Your objective.
Quote, without change, all of the lines that follow.

Dataset excerpt.

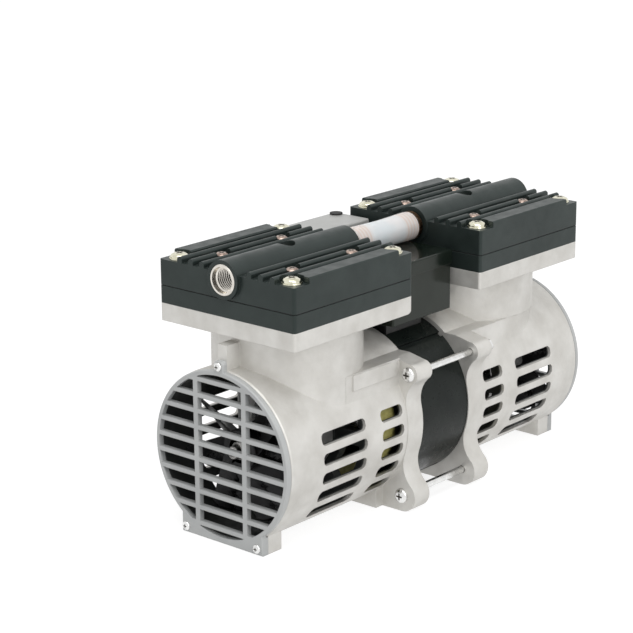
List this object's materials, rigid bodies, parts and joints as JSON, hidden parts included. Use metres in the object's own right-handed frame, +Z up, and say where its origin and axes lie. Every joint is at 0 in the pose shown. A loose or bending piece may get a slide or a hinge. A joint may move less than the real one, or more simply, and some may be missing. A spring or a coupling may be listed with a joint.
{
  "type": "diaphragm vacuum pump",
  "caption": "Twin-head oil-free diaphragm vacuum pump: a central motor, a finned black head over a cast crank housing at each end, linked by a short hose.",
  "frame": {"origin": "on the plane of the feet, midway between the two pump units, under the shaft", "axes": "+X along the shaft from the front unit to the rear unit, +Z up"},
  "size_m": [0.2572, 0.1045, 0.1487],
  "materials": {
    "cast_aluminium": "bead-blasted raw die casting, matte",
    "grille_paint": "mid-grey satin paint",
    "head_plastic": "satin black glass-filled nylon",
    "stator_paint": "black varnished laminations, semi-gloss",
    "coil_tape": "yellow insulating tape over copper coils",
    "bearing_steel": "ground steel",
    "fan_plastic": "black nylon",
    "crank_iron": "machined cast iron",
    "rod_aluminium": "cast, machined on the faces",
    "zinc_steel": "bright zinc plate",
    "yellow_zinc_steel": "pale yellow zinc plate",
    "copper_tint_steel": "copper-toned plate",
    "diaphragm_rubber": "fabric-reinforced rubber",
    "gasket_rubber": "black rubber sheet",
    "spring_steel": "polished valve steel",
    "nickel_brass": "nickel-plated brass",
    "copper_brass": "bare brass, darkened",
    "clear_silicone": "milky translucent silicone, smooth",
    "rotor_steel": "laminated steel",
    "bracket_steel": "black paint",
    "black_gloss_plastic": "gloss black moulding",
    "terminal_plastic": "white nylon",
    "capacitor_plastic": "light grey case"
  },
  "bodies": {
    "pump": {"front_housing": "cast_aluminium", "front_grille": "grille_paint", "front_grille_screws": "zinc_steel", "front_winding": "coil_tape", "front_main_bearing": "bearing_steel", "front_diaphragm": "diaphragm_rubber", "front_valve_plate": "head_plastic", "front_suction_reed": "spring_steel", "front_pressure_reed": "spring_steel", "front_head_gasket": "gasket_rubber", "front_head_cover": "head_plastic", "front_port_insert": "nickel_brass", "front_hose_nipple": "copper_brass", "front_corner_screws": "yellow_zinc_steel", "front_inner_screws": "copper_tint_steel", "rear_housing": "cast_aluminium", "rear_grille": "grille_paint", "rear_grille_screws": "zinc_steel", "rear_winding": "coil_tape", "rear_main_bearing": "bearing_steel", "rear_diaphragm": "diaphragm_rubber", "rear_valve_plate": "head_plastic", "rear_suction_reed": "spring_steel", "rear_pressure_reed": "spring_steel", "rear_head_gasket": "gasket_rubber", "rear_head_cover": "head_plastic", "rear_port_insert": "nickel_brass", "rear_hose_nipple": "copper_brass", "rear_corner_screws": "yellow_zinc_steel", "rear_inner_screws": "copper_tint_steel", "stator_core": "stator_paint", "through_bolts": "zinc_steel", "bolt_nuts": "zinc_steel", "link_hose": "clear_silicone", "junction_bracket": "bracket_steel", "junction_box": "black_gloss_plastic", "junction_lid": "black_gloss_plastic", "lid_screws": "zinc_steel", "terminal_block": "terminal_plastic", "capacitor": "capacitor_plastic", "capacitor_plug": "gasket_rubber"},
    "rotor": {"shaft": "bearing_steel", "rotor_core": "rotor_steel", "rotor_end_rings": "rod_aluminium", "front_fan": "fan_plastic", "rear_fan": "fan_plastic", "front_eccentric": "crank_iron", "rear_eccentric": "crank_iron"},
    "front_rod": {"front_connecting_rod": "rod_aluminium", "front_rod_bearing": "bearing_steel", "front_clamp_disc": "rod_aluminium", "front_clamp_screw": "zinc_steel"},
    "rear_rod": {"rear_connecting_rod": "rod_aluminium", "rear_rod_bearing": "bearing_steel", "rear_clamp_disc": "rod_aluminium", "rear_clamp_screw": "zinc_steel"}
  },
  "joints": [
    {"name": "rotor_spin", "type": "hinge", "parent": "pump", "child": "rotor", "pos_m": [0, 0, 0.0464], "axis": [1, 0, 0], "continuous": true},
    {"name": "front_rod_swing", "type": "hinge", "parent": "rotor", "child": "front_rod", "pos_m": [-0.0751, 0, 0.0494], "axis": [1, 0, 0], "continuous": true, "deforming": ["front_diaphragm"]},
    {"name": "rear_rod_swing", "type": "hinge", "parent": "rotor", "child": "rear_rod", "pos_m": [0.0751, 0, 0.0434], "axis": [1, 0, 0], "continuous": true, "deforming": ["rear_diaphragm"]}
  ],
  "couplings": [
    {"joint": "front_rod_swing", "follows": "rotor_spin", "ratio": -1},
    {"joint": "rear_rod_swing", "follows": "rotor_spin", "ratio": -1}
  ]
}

Solution below.
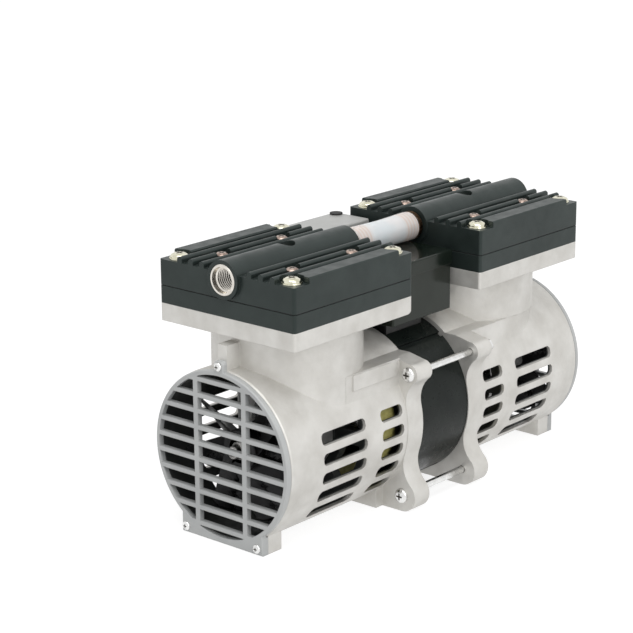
List this object's materials, rigid bodies, parts and joints as JSON, hidden parts included. Use metres in the object's own right-handed frame, +Z up, and say where its origin and axes lie. Every joint is at 0 in the pose shown. A loose or bending piece may get a slide or a hinge. A joint may move less than the real one, or more simply, and some may be missing. A spring or a coupling may be listed with a joint.
{
  "type": "diaphragm vacuum pump",
  "caption": "Twin-head oil-free diaphragm vacuum pump: a central motor, a finned black head over a cast crank housing at each end, linked by a short hose.",
  "frame": {"origin": "on the plane of the feet, midway between the two pump units, under the shaft", "axes": "+X along the shaft from the front unit to the rear unit, +Z up"},
  "size_m": [0.2572, 0.1045, 0.1487],
  "materials": {
    "cast_aluminium": "bead-blasted raw die casting, matte",
    "grille_paint": "mid-grey satin paint",
    "head_plastic": "satin black glass-filled nylon",
    "stator_paint": "black varnished laminations, semi-gloss",
    "coil_tape": "yellow insulating tape over copper coils",
    "bearing_steel": "ground steel",
    "fan_plastic": "black nylon",
    "crank_iron": "machined cast iron",
    "rod_aluminium": "cast, machined on the faces",
    "zinc_steel": "bright zinc plate",
    "yellow_zinc_steel": "pale yellow zinc plate",
    "copper_tint_steel": "copper-toned plate",
    "diaphragm_rubber": "fabric-reinforced rubber",
    "gasket_rubber": "black rubber sheet",
    "spring_steel": "polished valve steel",
    "nickel_brass": "nickel-plated brass",
    "copper_brass": "bare brass, darkened",
    "clear_silicone": "milky translucent silicone, smooth",
    "rotor_steel": "laminated steel",
    "bracket_steel": "black paint",
    "black_gloss_plastic": "gloss black moulding",
    "terminal_plastic": "white nylon",
    "capacitor_plastic": "light grey case"
  },
  "bodies": {
    "pump": {"front_housing": "cast_aluminium", "front_grille": "grille_paint", "front_grille_screws": "zinc_steel", "front_winding": "coil_tape", "front_main_bearing": "bearing_steel", "front_diaphragm": "diaphragm_rubber", "front_valve_plate": "head_plastic", "front_suction_reed": "spring_steel", "front_pressure_reed": "spring_steel", "front_head_gasket": "gasket_rubber", "front_head_cover": "head_plastic", "front_port_insert": "nickel_brass", "front_hose_nipple": "copper_brass", "front_corner_screws": "yellow_zinc_steel", "front_inner_screws": "copper_tint_steel", "rear_housing": "cast_aluminium", "rear_grille": "grille_paint", "rear_grille_screws": "zinc_steel", "rear_winding": "coil_tape", "rear_main_bearing": "bearing_steel", "rear_diaphragm": "diaphragm_rubber", "rear_valve_plate": "head_plastic", "rear_suction_reed": "spring_steel", "rear_pressure_reed": "spring_steel", "rear_head_gasket": "gasket_rubber", "rear_head_cover": "head_plastic", "rear_port_insert": "nickel_brass", "rear_hose_nipple": "copper_brass", "rear_corner_screws": "yellow_zinc_steel", "rear_inner_screws": "copper_tint_steel", "stator_core": "stator_paint", "through_bolts": "zinc_steel", "bolt_nuts": "zinc_steel", "link_hose": "clear_silicone", "junction_bracket": "bracket_steel", "junction_box": "black_gloss_plastic", "junction_lid": "black_gloss_plastic", "lid_screws": "zinc_steel", "terminal_block": "terminal_plastic", "capacitor": "capacitor_plastic", "capacitor_plug": "gasket_rubber"},
    "rotor": {"shaft": "bearing_steel", "rotor_core": "rotor_steel", "rotor_end_rings": "rod_aluminium", "front_fan": "fan_plastic", "rear_fan": "fan_plastic", "front_eccentric": "crank_iron", "rear_eccentric": "crank_iron"},
    "front_rod": {"front_connecting_rod": "rod_aluminium", "front_rod_bearing": "bearing_steel", "front_clamp_disc": "rod_aluminium", "front_clamp_screw": "zinc_steel"},
    "rear_rod": {"rear_connecting_rod": "rod_aluminium", "rear_rod_bearing": "bearing_steel", "rear_clamp_disc": "rod_aluminium", "rear_clamp_screw": "zinc_steel"}
  },
  "joints": [
    {"name": "rotor_spin", "type": "hinge", "parent": "pump", "child": "rotor", "pos_m": [0, 0, 0.0464], "axis": [1, 0, 0], "continuous": true},
    {"name": "front_rod_swing", "type": "hinge", "parent": "rotor", "child": "front_rod", "pos_m": [-0.0751, 0, 0.0494], "axis": [1, 0, 0], "continuous": true, "deforming": ["front_diaphragm"]},
    {"name": "rear_rod_swing", "type": "hinge", "parent": "rotor", "child": "rear_rod", "pos_m": [0.0751, 0, 0.0434], "axis": [1, 0, 0], "continuous": true, "deforming": ["rear_diaphragm"]}
  ],
  "couplings": [
    {"joint": "front_rod_swing", "follows": "rotor_spin", "ratio": -1},
    {"joint": "rear_rod_swing", "follows": "rotor_spin", "ratio": -1}
  ]
}